AMÉLIORATION INDUSTRIELLE.
3e article.
(Voir les numéros des 21 et 28 décembre.)
Nous avons vu que les élémens industriels et commerciaux sont au nombre de trois, placés dans un état continuel de lutte et d’hostilité.
[2.1]Nous avons promis dire quels ont été les résultats de cette lutte, en ce qui intéresse les travailleurs, afin qu’ils sachent à quoi s’en tenir et ce qu’ils ont à faire.
Nous ferons donc observer que celui des trois antagonistes qui jusqu’à présent a le plus joui des avantages de la victoire, c’est le commerçant. Sans doute il y a eu bien des naufrages sur cette mer hasardeuse du négoce, et tel qui s’est vu un moment nageant au milieu des joies de l’opulence, s’est senti un peu plus tard précipité dans la misère et la pauvreté. Mais ces chutes, ces désappointemens industriels n’ont pas empêché le commerce, pris en général, de prospérer aux dépens des autres classes, et il n’est pas moins parvenu à attirer à lui la plus grosse part proportionnelle dans la répartition des richesses, produites par le travailleur, et cela parce qu’il s’est trouvé dans une position plus avantageuse, et aussi parce qu’il a mieux su employer le mensonge et la ruse, parce qu’il a réussi souvent à inspirer au consommateur une confiance imméritée par ses protestations qu’il vendait à perte, qu’il ne gagnait rien du tout, alors même qu’il prélevait sur le consommateur, sous le nom de bénéfice, un impôt énorme et tout arbitraire de 10 à 30 p. %, et quelquefois bien davantage.
Mais à propos de l’examen de ces faits, il ne faudrait pas que le travailleur vint se récrier contre le commerçant et se prendre en haine contre lui, à son tour il aurait grandement tort ; car il n’a pas dépendu du travailleur d’exploiter le commerçant, au lieu d’être exploité par lui ; toutes les fois qu’il a pu le faire il n’y a pas manqué : toutes les fois qu’il a pu prendre sa place et lui laisser la sienne, il l’a fait, et encore aujourd’hui il n’est peut-être aucun de ceux qui se plaignent de l’égoïsme du négociant, qui ne désirent de parvenir à la position qu’il occupe, non pas pour faire mieux et être plus bienfaisant que lui, mais bien pour avoir la chance de réaliser comme lui de gros bénéfices. Reconnaissons donc qu’en fait d’égoïsme les classes laborieuses et les classes commerciales n’ont rien à se reprocher, leur intention est la même ; il n’y a de changé qu’une position autre et un savoir-faire différent.
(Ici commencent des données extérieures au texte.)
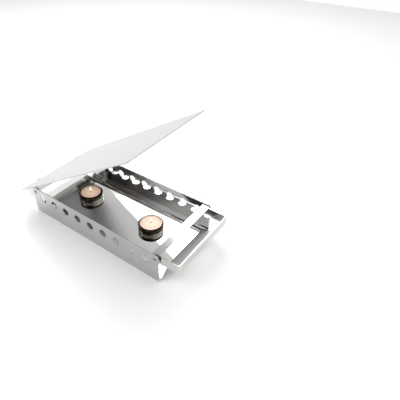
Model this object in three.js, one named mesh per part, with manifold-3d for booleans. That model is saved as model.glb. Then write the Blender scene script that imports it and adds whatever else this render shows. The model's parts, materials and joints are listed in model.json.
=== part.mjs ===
// Tea-light food warmer: a folded sheet tray, a flat-bar frame with a handle, a hinged lid plate
// with its own handle, and two lift-out tea lights in fixed holders.
// Millimetres, +Z up. X runs along the tray, away from the hinge; Y runs across it.
import * as THREE from 'three';
import { mergeVertices } from 'three/addons/utils/BufferGeometryUtils.js';
import Module from 'manifold-3d';

const wasm = await Module();
wasm.setup();

// Fits
const gap = 0.3;              // between pieces that touch
const pinClearance = 0.1;     // radial, around pins and rivets
const arcSteps = 5;           // facets in a sheet bend
const candleFacets = 44;
const fastenerFacets = 20;
const domeSteps = 4;

// Tray: one folded sheet, open at both ends
const trayLength = 300;
const trayWidth = 152;
const wallTop = 58.4;
const wallCorner = 5;         // rounded upper corners of the walls
const sheet = 1.2;
const foldFoot = 7;           // flat under each fold, which the tray stands on
const slopeRun = 27.5;        // from the wall's outer face to the raised floor
const floorTop = 20;
const sheetBend = 1.4;        // centre-line radius of a bend

// Round holes in both long walls
const holeCount = 9;
const holeRadius = 7.5;
const holePitch = 30.8;
const holeHeight = 40;

// Flat bar, used on edge for the frame and the lid's handle
const barThickness = 2.5;
const barHeight = 17;
const barTop = 55.9;
const barInset = 4.2;         // bar's outer face to the wall's outer face
const barCorner = 5;
const handleReach = 35.5;     // beyond the tray's end
const frameStart = 286;       // frame's free ends, from the tray's left end

// Crossbar: a flat strip laid over the frame's arms
const strip = 1.5;
const stripWidth = 14;
const stripCorner = 1;
const stripEnd = 0;           // from the tray's right end

// Hinge
const pivotX = 5.5;           // from the tray's left end
const pivotRadius = 2;
const pivotHead = 3.5;
const lidOpen = THREE.MathUtils.degToRad(31.5);

// Lid
const lidLength = 332;
const lidWidth = 184;
const lidThickness = 1.5;
const lidTop = 62.9;          // when closed
const lidShift = 3.5;         // lid's middle beyond the tray's middle, away from the hinge
const lidCorner = 1.5;
const hingeStripWidth = 15.5;
const hingeStripEnd = -4;     // right edge, from the pivot
const lidRivetInset = 26;     // from the wall's outer face
const bumperRadius = 5;
const bumperY = 50;

// Spacers between the walls and the bars, and the rivets through them
const spacerRadius = 3.6;
const rivetRadius = 1.5;
const rivetHead = 2.9;
const rivetTail = 2.1;
const wallRivetX = 292;       // from the tray's left end
const headHeight = 1.3;
const tailHeight = 0.9;
const pinHeadHeight = 1.5;
const pinTailHeight = 1.2;
const washerRadius = 4.5;
const washerThickness = 0.8;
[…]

Pourtant que cela ne nous fasse pas sortir de notre sujet, et ne laissons pas de constater ce fait important, savoir : Que la classe des commerçans a su, non-seulement se créer de grands avantages, de grandes facultés pour faire fortune, c’est-à-dire pour acquérir par une occupation de quelques années, le droit excessif et anti-social de vivre ensuite eux et leur famille dans une opulence plus ou moins fastueuse et une longue oisiveté, mais encore que les membres de cette classe ont abusé de leur position pour troubler à tout instant l’équilibre de la production et de la consommation, soit par des spéculations qui arrêtent le travail en le privant momentanément de la matière première qui est son aliment, soit en forçant le travailleur par une baisse exagérée dans les salaires, de se priver comme consommateur des produits dont l’écoulement est tout [2.2]à la fois nécessaire à l’entretien de ses forces et à la prospérité commerciale elle-même.
De sorte qu’on peut dire avec vérité que le commerce poussé jusque-là, est arrivé au point de se fermer d’une main le débouché qu’il s’efforce d’ouvrir de l’autre. A force de faire un mauvais usage de sa puissance, à force de devenir oppresseur, il s’opprime lui-même et se suicide par ses excès.
Or nous disons que c’est là qu’est le mal social. Que c’est là par conséquent qu’il faut appliquer le remède, en donnant au commerce une forme nouvelle destinée à le régénérer, et qui puisse produire une amélioration réelle, positive, évidente dans le sort de tous, et plus particulièrement dans celui des consommateurs laborieux, des travailleurs.
Par tout ce que nous venons de dire on peut déjà voir que nous nous sommes déclarés les antagonistes, non pas des commerçans, mais bien de la constitution actuelle du commerce. Les griefs ne nous manquent pas, résumons-les cependant et formons en un acte d’accusation formel et explicite.
Nous accusons la forme actuelle du commerce, 1° d’exciter à la mauvaise foi et au mensonge, en faisant que l’intérêt du commerçant se trouve en opposition avec l’usage des principes de vérité et de franchise si éminemment nécessaires dans les rapports multipliés que les hommes ont entre eux.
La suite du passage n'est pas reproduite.